Best Quirky Film About Quirky People: Infinitely Polar Bear

Zoe Saldana

Zoe Saldana

Written and directed by Maya Forbes, the sister of China Forbes (yes, Pink Martini fans, that China Forbes), this is the story of a bipolar father (Mark Ruffalo) taking sole charge of his two little girls while his wife (Zoe Saldana) attends graduate school in New York. It is based on Maya’s own life experience, and I can only agree with Peter Travers of Rolling Stone, who called this movie “hilarious and heartbreaking.” Mark Ruffalo turns in a stellar performance, and Zoe Saldana captures the struggle and sadness of a mother who has to tear herself away from her daughters in order to provide a better life for them. The two young actresses portraying the Forbes girls, Imogene Wolodarsky and Ashley Aufderheide, are superb.

Worst Two Movies: Spy (Melissa McCarthy) and Welcome to Me (Kristin Wiig)
Ladies, get a script.

Best Film About Art, Humanity, and Heritage: Woman in Gold
Woman in Gold is the story of one woman, one family, one painting. It is also about all of us: our families, our art, all our heritage and humanity.” You can read more of my review here.

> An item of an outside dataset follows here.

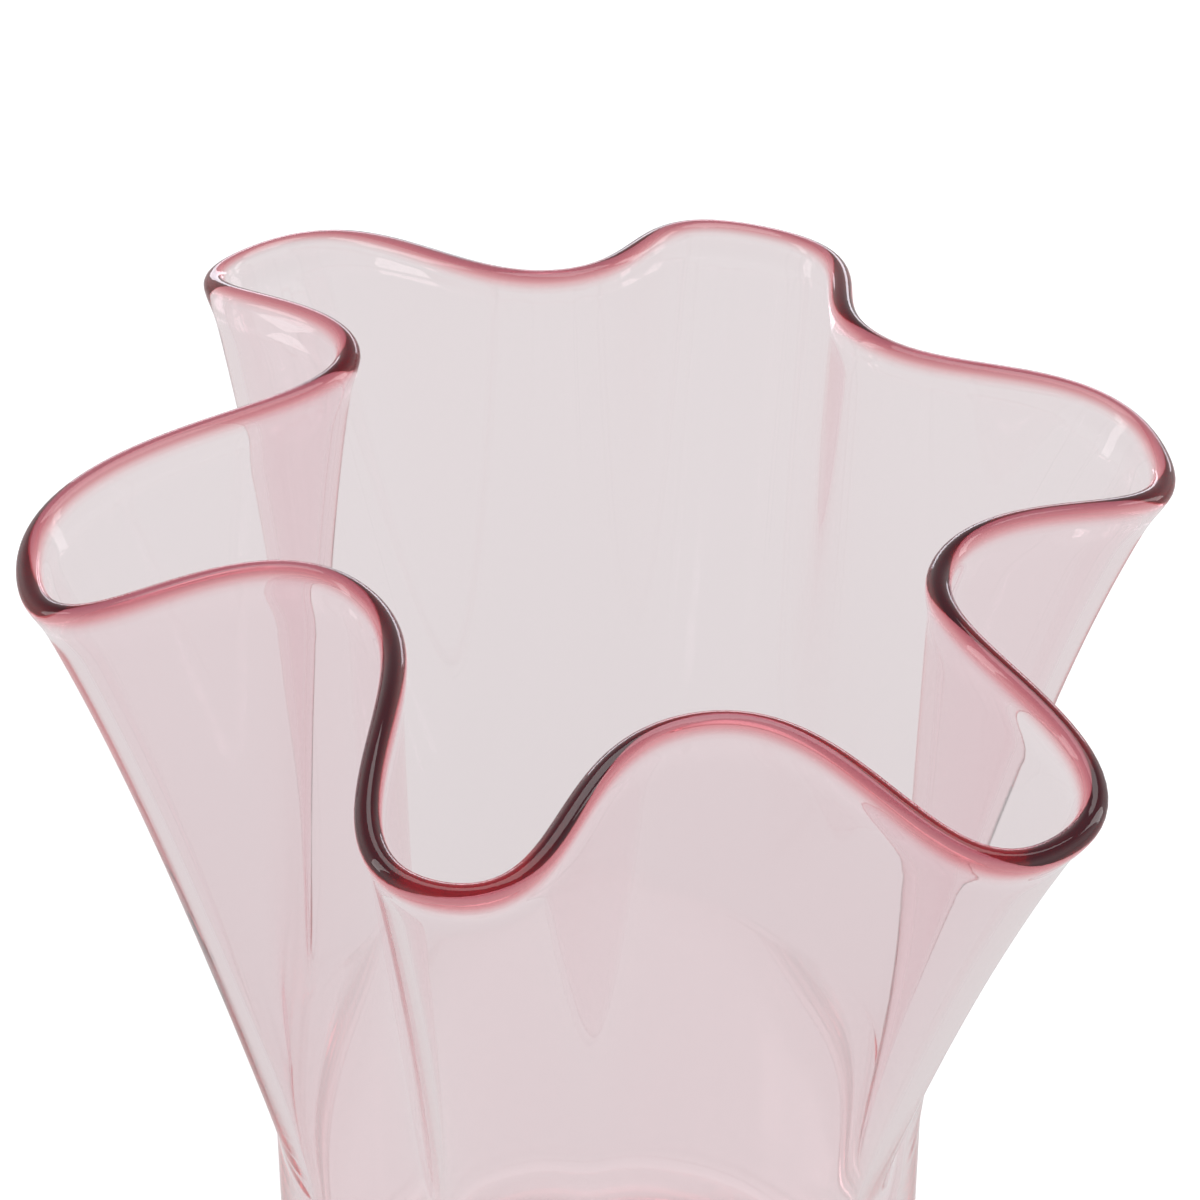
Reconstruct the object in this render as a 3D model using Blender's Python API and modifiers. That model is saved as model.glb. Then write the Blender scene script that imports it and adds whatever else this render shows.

Best and Favorite of All: Pride
“If I had only two words to describe the rough beauty of this wonderful film, compassion and comedy would serve perfectly. Pride made me laugh and cry. As the last scene unfolded, I wept, while at the same time I was filled with joy.” You can read my whole review here.

Also well worth seeing: The Imitation Game, Mr. Holmes, and Spotlight. Wishing you all good and great movies in 2016.